Background jobs can be listed with jobs
, temporary paused with pause
or permanently removed with purge
. A paused job is ignored on the daily update and will not receive any new records. A paused job can be resumed with resume
, but resuming a job does not mean it recovers the missing records while it was paused.
The collected results can be exported to a *.tsv
file on local disk. The records can be imported into a database or viewed with any program capable of handing csv-like files (e.g.

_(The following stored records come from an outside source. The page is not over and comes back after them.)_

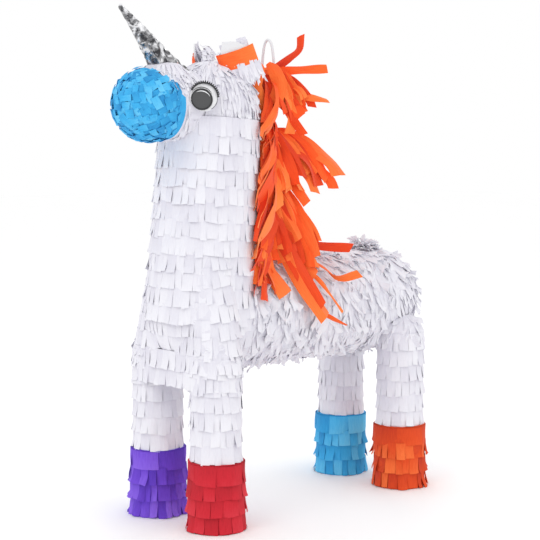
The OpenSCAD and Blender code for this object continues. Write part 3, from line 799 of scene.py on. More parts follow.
# %% Neck
COLLAR_Z = 400.0
rng = np.random.default_rng(41)
rows = tube_rows(rng, NECK, 14 + ROW * np.arange(NECK_ROWS), BROAD, glue=4.2)
rows = only(rows, clear_of(rows, [BODY, MUZZLE], 0.5, at=TIP) & (rows["root"][:, 2] < COLLAR_Z + 20))
neck = [backing("fringe_neck", [NECK], 3.4), tabs(rng, rows, (18, 20.5), **FLAT)]
finish_piece("neck_tissue", gather(neck), WHITE, stands_for=["fringe_neck"])

# %% Head and snout
INSIDE = -1.5                                # tips this far inside another form are still kept on the head
PATCH_Y = -149.0
WHITE_STOPS, BLUE_STOPS = 4.0, 5.0           # how far past the blue's edge the tabs and the flakes reach
PATCH_TOP, PATCH_NORMAL = np.array([0, -183, 458]), np.array([0, 0.629, 0.777])


def in_patch(points, grow=0.0):
    """True where the muzzle is blue: in front of its middle and under a slanted plane across the nose.
    The flakes reach a little past both, by grow."""
    return (points[:, 1] < PATCH_Y + 0.7 * grow) & ((points - PATCH_TOP) @ PATCH_NORMAL < grow)


FINE = {"lift": (0.0, 0.16), "curl": (-0.05, 0.1), "twist": (-0.5, 0.5), "fold": (-0.2, 0.2),
        "lean": (-0.12, 0.12), "taper": (0, 0.4), "wave": 0.6}
rng = np.random.default_rng(42)
rows = ring_rows(rng, HEAD, np.arange(10, 118, 10.5), (3, 5.2))
rows = only(rows, clear_of(rows, [MUZZLE, FOREHEAD], INSIDE, at=10) & (rows["root"][:, 2] > COLLAR_Z - 6))
head = [backing("fringe_head", [HEAD]), tabs(rng, trim(rows, 17, things), (14, 19), **FINE)]
finish_piece("head_tissue", gather(head), WHITE, stands_for=["fringe_head"])

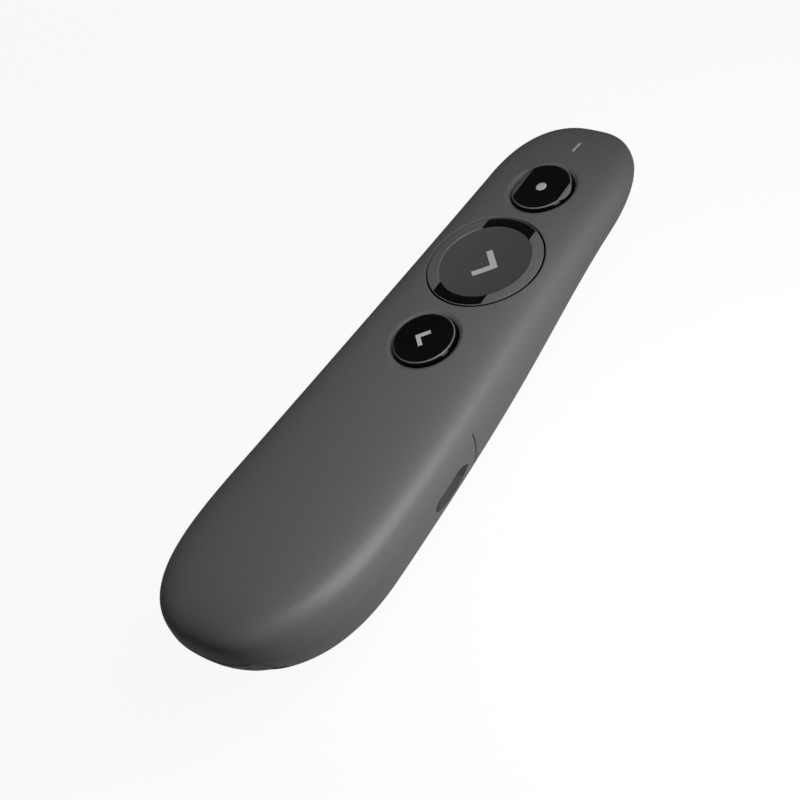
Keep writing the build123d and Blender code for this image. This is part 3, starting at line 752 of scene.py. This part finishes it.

LibreOffice).
$ hap dump http://localhost/path/to/something/saved/as/job
...
Copyright 2018 Alexandru Catrina
Permission is hereby granted, free of charge, to any person obtaining a copy of this software and associated documentation files (the "Software"), to deal in the Software without restriction, including without limitation the rights to use, copy, modify, merge, publish, distribute, sublicense, and/or sell copies of the Software, and to permit persons to whom the Software is furnished to do so, subject to the following conditions:
The above copyright notice and this permission notice shall be included in all copies or substantial portions of the Software.
THE SOFTWARE IS PROVIDED "AS IS", WITHOUT WARRANTY OF ANY KIND, EXPRESS OR IMPLIED, INCLUDING BUT NOT LIMITED TO THE WARRANTIES OF MERCHANTABILITY, FITNESS FOR A PARTICULAR PURPOSE AND NONINFRINGEMENT. IN NO EVENT SHALL THE AUTHORS OR COPYRIGHT HOLDERS BE LIABLE FOR ANY CLAIM, DAMAGES OR OTHER LIABILITY, WHETHER IN AN ACTION OF CONTRACT, TORT OR OTHERWISE, ARISING FROM, OUT OF OR IN CONNECTION WITH THE SOFTWARE OR THE USE OR OTHER DEALINGS IN THE SOFTWARE.